WHAT IS ASKED:
Pick out each line below containing "shown".

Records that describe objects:
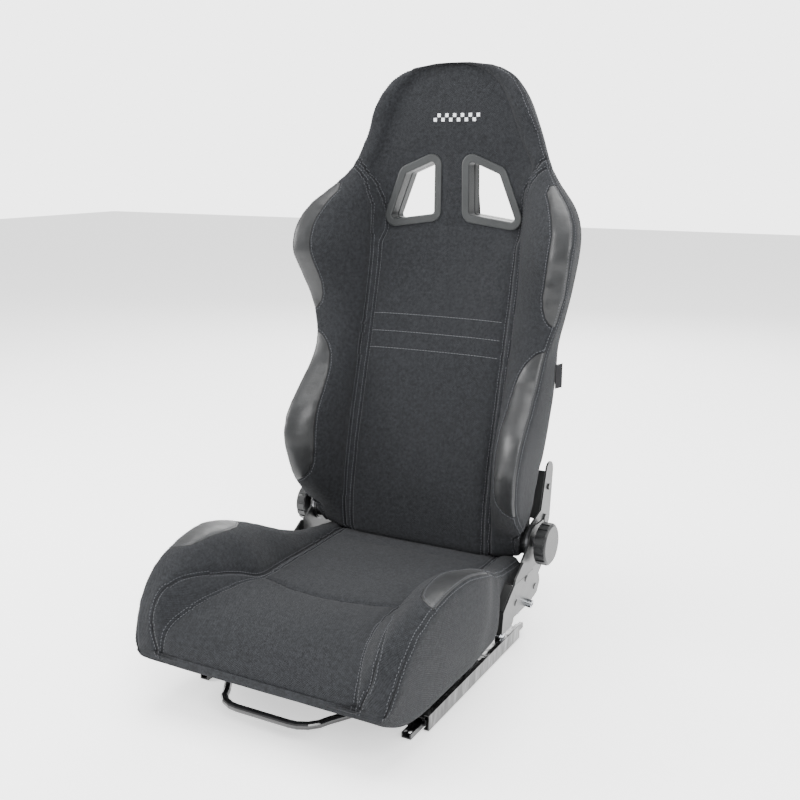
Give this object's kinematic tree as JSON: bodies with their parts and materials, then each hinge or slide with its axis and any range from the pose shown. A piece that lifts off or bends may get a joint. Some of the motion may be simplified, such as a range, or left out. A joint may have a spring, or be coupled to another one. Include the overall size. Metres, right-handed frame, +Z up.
{
  "type": "reclining racing seat",
  "caption": "Bolstered bucket-style seat with belt slots, knob-operated reclining backrest and floor rails with a slide handle.",
  "frame": {"origin": "centre of the four floor bolt holes, at the underside of the lower rails", "axes": "+Z up, the sitter faces -Y, +X to the side shown in front in the picture"},
  "size_m": [0.4908, 0.6584, 0.887],
  "materials": {
    "cloth": "charcoal woven fabric over foam, with smooth dark leather-look patches",
    "black_plastic": "fine-grained black moulding",
    "tag": "woven label, blank",
    "nylon": "natural nylon",
    "zinc_steel": "bright zinc plate",
    "bare_steel": "oiled machined steel",
    "black_steel": "satin black paint over pressed steel"
  },
  "bodies": {
    "floor_rails": {"lower_rail_left": "black_steel", "lower_rail_right": "black_steel"},
    "seat_base": {"upper_rail_left": "black_steel", "upper_rail_right": "black_steel", "glides_left": "nylon", "glides_right": "nylon", "cushion_frame": "black_steel", "frame_standoffs": "zinc_steel", "cushion_springs": "zinc_steel", "cushion_pad": "cloth", "side_plate_left": "black_steel", "side_plate_right": "black_steel", "recliner_plate_left": "black_steel", "recliner_plate_right": "black_steel", "recliner_ring_left": "black_steel", "recliner_ring_right": "black_steel", "rivets_left": "black_steel", "rivets_right": "black_steel", "frame_screws_left": "zinc_steel", "frame_screws_right": "zinc_steel", "foot_bolt_left": "zinc_steel", "foot_bolt_right": "zinc_steel", "latch_pins": "zinc_steel"},
    "backrest": {"arm_left": "black_steel", "arm_right": "black_steel", "recliner_gear_left": "bare_steel", "recliner_gear_right": "bare_steel", "arm_screws_left": "zinc_steel", "arm_screws_right": "zinc_steel", "balance_spring_left": "black_steel", "balance_spring_right": "black_steel", "back_frame": "black_steel", "back_springs": "zinc_steel", "back_pad": "cloth", "back_panel": "black_plastic", "slot_rim_front_left": "black_plastic", "slot_rim_front_right": "black_plastic", "slot_rim_rear_left": "black_plastic", "slot_rim_rear_right": "black_plastic", "side_tag": "tag"},
    "knobs": {"cross_shaft": "zinc_steel", "knob_left": "black_plastic", "knob_right": "black_plastic", "cam_left": "bare_steel", "cam_right": "bare_steel"},
    "handle": {"handle_bar": "black_steel", "latch_left": "black_steel", "latch_right": "black_steel"}
  },
  "joints": [
    {"name": "seat_slide", "type": "slide", "parent": "floor_rails", "child": "seat_base", "axis": [0, 1, 0], "range_m": [-0.12, 0.08]},
    {"name": "recline", "type": "hinge", "parent": "seat_base", "child": "backrest", "pos_m": [0, 0.179, 0.158], "axis": [-1, 0, 0], "range_deg": [-12, 62]},
    {"name": "knob_turn", "type": "hinge", "parent": "seat_base", "child": "knobs", "pos_m": [0, 0.179, 0.158], "axis": [-1, 0, 0], "continuous": true},
    {"name": "handle_lift", "type": "hinge", "parent": "seat_base", "child": "handle", "pos_m": [0, -0.02, 0.032], "axis": [-1, 0, 0], "range_deg": [0, 6], "stiffness_Nm_per_rad": 6, "springref_deg": -14.32}
  ],
  "couplings": [
    {"joint": "knob_turn", "follows": "recline", "ratio": -30}
  ]
}
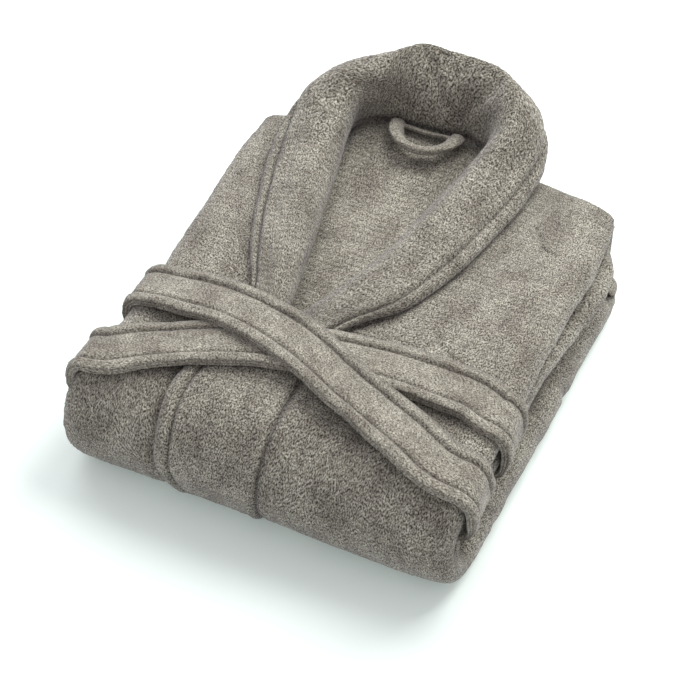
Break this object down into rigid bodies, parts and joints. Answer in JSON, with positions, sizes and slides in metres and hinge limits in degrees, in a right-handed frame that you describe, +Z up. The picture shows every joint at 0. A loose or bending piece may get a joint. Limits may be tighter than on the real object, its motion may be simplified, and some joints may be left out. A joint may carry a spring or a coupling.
{
  "type": "folded bathrobe",
  "caption": "Terry velour bathrobe with a standing shawl collar, folded at the waist into a square bundle with its tie belt crossed over the chest.",
  "frame": {"origin": "centre of the bundle's box, on the surface that it rests on", "axes": "+X runs along the waist fold towards the viewer's right, +Y from the waist fold back to the collar, +Z up"},
  "size_m": [0.4118, 0.514, 0.1957],
  "materials": {
    "velour_taupe": "sheared cotton velour pile, matt with a pale sheen at grazing angles",
    "loop_terry_taupe": "uncut cotton terry loops, matt"
  },
  "bodies": {
    "skirt": {"skirt_front_left": "velour_taupe", "skirt_front_right": "velour_taupe", "skirt_band_left": "velour_taupe", "skirt_band_right": "velour_taupe", "skirt_back": "loop_terry_taupe", "hem_third": "loop_terry_taupe", "hem_band": "velour_taupe", "pocket_left": "velour_taupe", "pocket_right": "velour_taupe"},
    "chest": {"front_panel_left": "velour_taupe", "front_panel_right": "velour_taupe", "front_band_left": "velour_taupe", "front_band_right": "velour_taupe", "back_panel": "loop_terry_taupe", "sleeve_left": "velour_taupe", "sleeve_right": "velour_taupe", "cuff_left": "velour_taupe", "cuff_right": "velour_taupe", "lapel_left": "velour_taupe", "lapel_right": "velour_taupe", "belt_loop_left": "velour_taupe", "belt_loop_right": "velour_taupe"},
    "belt": {"belt": "velour_taupe"},
    "collar": {"collar_stand": "velour_taupe"},
    "hanging_loop": {"hanging_loop": "velour_taupe"}
  },
  "joints": [
    {"name": "waist_unfold", "type": "hinge", "parent": "skirt", "child": "chest", "pos_m": [0, -0.257, 0.054], "axis": [1, 0, 0], "range_deg": [0, 150]},
    {"name": "belt_shift", "type": "slide", "parent": "chest", "child": "belt", "axis": [0, 1, 0], "range_m": [-0.01, 0.01]},
    {"name": "collar_tilt", "type": "hinge", "parent": "chest", "child": "collar", "pos_m": [-0.023, 0.212, 0.118], "axis": [-1, 0, 0], "range_deg": [-12, 25]},
    {"name": "loop_swing", "type": "hinge", "parent": "chest", "child": "hanging_loop", "pos_m": [-0.027, 0.202, 0.121], "axis": [-1, 0, 0], "range_deg": [0, 95]}
  ]
}
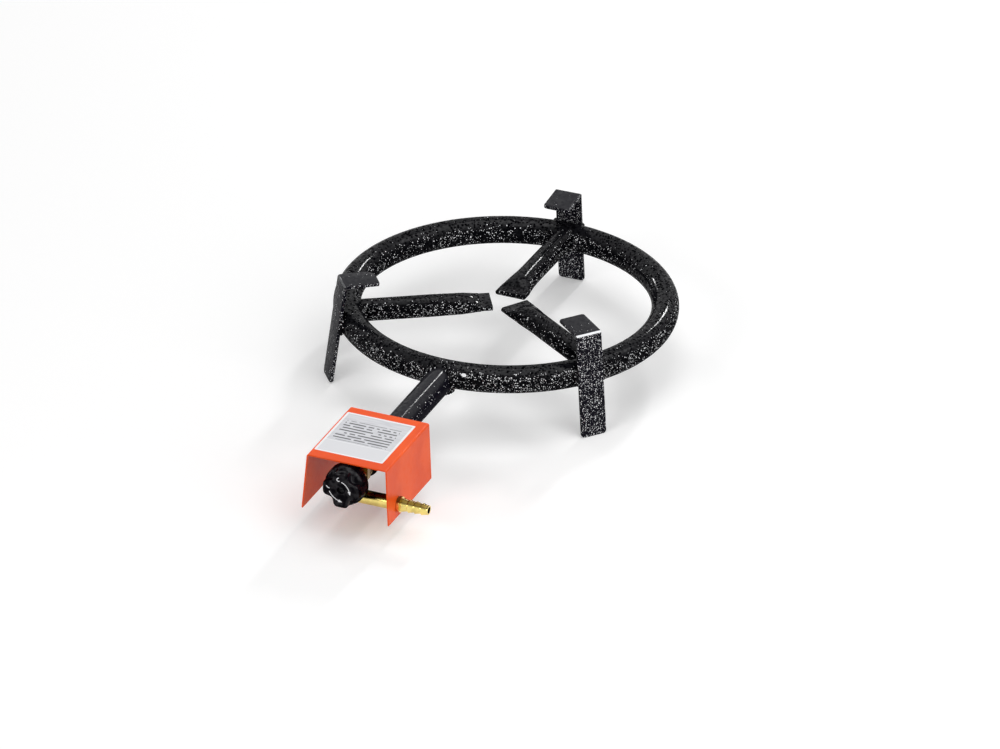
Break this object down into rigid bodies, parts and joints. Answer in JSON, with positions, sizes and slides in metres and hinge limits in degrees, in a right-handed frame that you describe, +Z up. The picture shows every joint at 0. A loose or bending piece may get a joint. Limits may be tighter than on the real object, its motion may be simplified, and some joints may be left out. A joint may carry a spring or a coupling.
{
  "type": "gas ring burner stand",
  "caption": "Low gas burner stand: a pierced tube ring with inward arms, bent strip legs that carry a pan, and a needle valve under a folded sheet cover.",
  "frame": {"origin": "on the floor, under the burner ring's vertical axis", "axes": "+Z up along the ring's axis; -Y along the supply tube towards the knob; +X towards the hose tail"},
  "size_m": [0.25, 0.432, 0.0775],
  "materials": {
    "speckled_enamel": "gloss black vitreous enamel with fine white speckles",
    "orange_paint": "gloss orange powder coat on folded sheet",
    "brass": "bright turned brass",
    "zinc_steel": "bright zinc plate",
    "black_steel": "black oxide",
    "print_white": "white marks printed on the knob's face",
    "knob_plastic": "gloss black moulded phenolic",
    "seal_rubber": "matt black nitrile",
    "label_foil": "satin silver-white sticker"
  },
  "bodies": {
    "stand": {"burner_ring": "speckled_enamel", "supply_tube": "speckled_enamel", "supply_weld": "speckled_enamel", "valve_bracket": "speckled_enamel", "bracket_weld": "speckled_enamel", "valve_cover": "orange_paint", "cover_studs": "zinc_steel", "cover_nuts": "zinc_steel", "rating_label": "label_foil", "valve_body": "brass", "locknut": "brass", "injector": "brass", "bonnet": "brass", "inlet_pipe": "brass", "pipe_plug": "brass", "inlet_braze": "brass", "hose_tail": "brass", "burner_arm_rear": "speckled_enamel", "arm_weld_rear": "speckled_enamel", "pan_leg_rear": "speckled_enamel", "leg_weld_rear": "speckled_enamel", "burner_arm_left": "speckled_enamel", "arm_weld_left": "speckled_enamel", "pan_leg_left": "speckled_enamel", "leg_weld_left": "speckled_enamel", "burner_arm_right": "speckled_enamel", "arm_weld_right": "speckled_enamel", "pan_leg_right": "speckled_enamel", "leg_weld_right": "speckled_enamel"},
    "seal": {"stem_seal": "seal_rubber"},
    "valve_stem": {"needle_stem": "brass", "control_knob": "knob_plastic", "knob_screw": "black_steel"}
  },
  "joints": [
    {"name": "stem_travel", "type": "slide", "parent": "stand", "child": "seal", "axis": [0, -1, 0], "range_m": [0, 0.0016]},
    {"name": "knob_turn", "type": "hinge", "parent": "seal", "child": "valve_stem", "pos_m": [0, -0.283, 0.0405], "axis": [0, -1, 0], "range_deg": [0, 576]}
  ],
  "couplings": [
    {"joint": "knob_turn", "follows": "stem_travel", "rad_per_m": 6283.2}
  ]
}
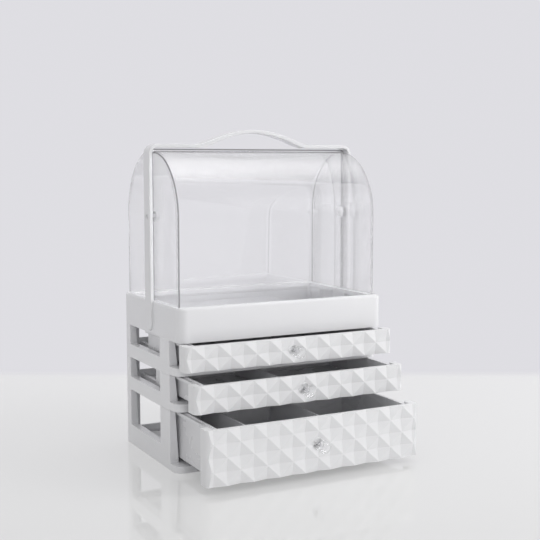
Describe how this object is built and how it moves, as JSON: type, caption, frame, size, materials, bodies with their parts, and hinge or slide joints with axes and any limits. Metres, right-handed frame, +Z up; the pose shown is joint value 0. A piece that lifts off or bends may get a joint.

THE COMPLETED TASK:
Give this object's kinematic tree as JSON: bodies with their parts and materials, then each hinge or slide with its axis and any range from the pose shown. A piece that lifts off or bends may get a joint. Some of the motion may be simplified, such as a range, or left out. A joint may have a spring, or be coupled to another one. Include the overall size. Metres, right-handed frame, +Z up.
  "frame": {"origin": "centre of the four floor bolt holes, at the underside of the lower rails", "axes": "+Z up, the sitter faces -Y, +X to the side shown in front in the picture"},
Describe how this object is built and how it moves, as JSON: type, caption, frame, size, materials, bodies with their parts, and hinge or slide joints with axes and any limits. Metres, right-handed frame, +Z up; the pose shown is joint value 0. A piece that lifts off or bends may get a joint.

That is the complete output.